Le jeu en vaut-il la chandelle ? On peut en douter, en constatant qu’en gonflant ses ambitions, Gareth Evans ne fait que rendre béantes les cruelles carences qui lézardent son cinéma. Les poignées de clichés qui meublaient The Raid entre deux échanges de coups deviennent ici des tombereaux, la revue sans inspiration de ce qui a été fait au cinéma et à la télé sur les mafieux, les flics infiltrés, la vieille ligne entre le bien et le mal. Chez Evans, plus de profondeur et d’âme signifie plus de situations standard décalquées de partout, plus de jeu en bois de « l’acteur » principal Iko Uwais (sans charisme et surtout sans réalisateur qui sache s’en servir), plus de personnages combattants de foire épaissis par des détails biographiques jamais rendus intéressants (l’homme à la machette a une dégaine de clochard et est séparé de sa femme et de son fils ? la tueuse sexy à deux marteaux et celui à la batte de base-ball sont frère et sœur ? cela nous fait une belle jambe). La prétendue plus-value de The Raid 2, hors son contenu martial, n’est que la dilatation des moments creux de l’épisode précédent, du remplissage à tous les étages, y compris au niveau de la mise en scène : il faudrait compter le nombre de scènes émotionnelles ou précédant un affrontement, où Evans se laisse aller aux effets inutiles, aux petits travellings dans les couloirs, aux ralentis interminables, avec parfois le grondement sonore de la tension qui monte, comme pour meubler l’espace et le temps en ayant conscience que hormis la castagne, il ne trouve pas grand-chose à raconter (non qu’il n’y ait rien, mais que lui n’a pas l’inspiration de le trouver).

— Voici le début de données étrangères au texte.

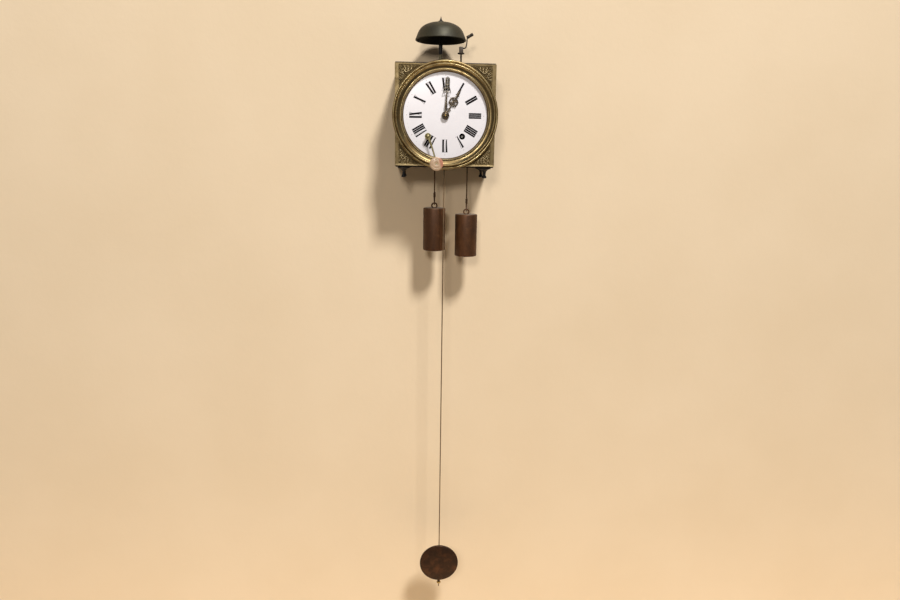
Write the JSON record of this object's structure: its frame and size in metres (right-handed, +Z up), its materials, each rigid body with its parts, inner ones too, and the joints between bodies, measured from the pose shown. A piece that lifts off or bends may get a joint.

Outre une pensée pour le fameux paradoxe du fromage à trous (plus gros est le fromage, plus il y a de trous et donc…), voir une telle ambition narrative concrétisée en un tel brassage d’air inspire une certaine pitié.
Exécution(s) sommaire(s)
Les aficionados rétorqueront sans doute : « oui, mais le scénario, la vie des gens, tout ça, on s’en fout, ce qui compte dans ce genre de film, c’est la baston ! » Certes. Seulement, même en supposant qu’un scénario serait systématiquement quantité négligeable dans un film d’action (idée reçue contestable), l’argument aurait du mal à tenir ici, ne fût-ce que parce qu’on est face à un film qui, justement, prétend bien mettre les bouchées doubles sur son écriture et ses enjeux hors de l’action pure.
Quant aux combats, parlons-en. Soumis au même effet de gonflement que tout le reste (plus nombreux, plus longs, plus d’adversaires, plus impressionnants), ils n’appellent néanmoins guère plus de commentaires que ceux de l’épisode précédent. Certes, les arts martiaux réunis en Indonésie sous le terme pencak silat, tels que chorégraphiés et pratiqués dans les deux films, ont une certaine beauté dans leur brutalité qui laisse difficilement insensible. Mais si on peut au moins porter au crédit d’Evans un choix de décors-arènes judicieux pour rendre plus percutants les exercices de ces techniques (notamment dans les nombreux espaces confinés), il rame toujours autant pour les filmer, et cela se voit plus encore sur la longueur supérieure de cette suite. On ne compte plus le nombre de mouvements martiaux hachés par des faux raccords pour faire tenir les multiples prises de chacun sur un seul semblant de plan, tandis que la musique énergique arrive à point pour électriser artificiellement le tout. À la base de ce labeur, le problème d’Evans reste le même qu’avant – le même, aussi, que chez ses homologues thaïlandais dirigeant Tony Jaa : faisant fi de toute réflexion esthétique où chaque mouvement pourrait tirer un corps concret vers l’abstrait (cette réflexion qui sous-tendait, jadis, le travail des cinéastes d’action hongkongais), il ne se voue qu’à exhiber les performances de ses combattants-gymnastes. Et aussi peu inspiré dans cette tâche que pour filmer le reste, il s’en tient à une médiocrité de suiveur, jusqu’à se vautrer dans le tremblement brouillon et illisible de la caméra à l’épaule dès que le chaos et la saleté déferlent (un affrontement de groupe dans la boue).
Car s’il y a des choses qui innervent véritablement sa mise en scène, ce sont moins les corps-à-corps (animations qu’il se contente de suivre) que la saleté et la violence qui les accompagnent, et dont il fignole soigneusement les détails, notamment au niveau du son. Ce sont les chutes dans la boue, mais surtout le craquement des os brisés, le petit bruit de l’arme blanche qui gratte la chair en profondeur, quand celle-ci n’est pas écrabouillée sans autre forme de procès – non seulement dans les combats, mais aussi dans les quelques exécutions sommaires. The Raid 2, comme The Raid, exhibe des corps qui sautent et qui frappent, mais ne vend en vérité que la mort sanglante qu’ils administrent et les dégradations qu’on leur inflige. Malgré toute l’indulgence qu’on peut avoir pour le spectacle de la violence, l’usage tape-à-l’œil – pour ne pas dire : pornographique – qu’en fait Evans dénote un fonds de commerce crapoteux et peu recommandable.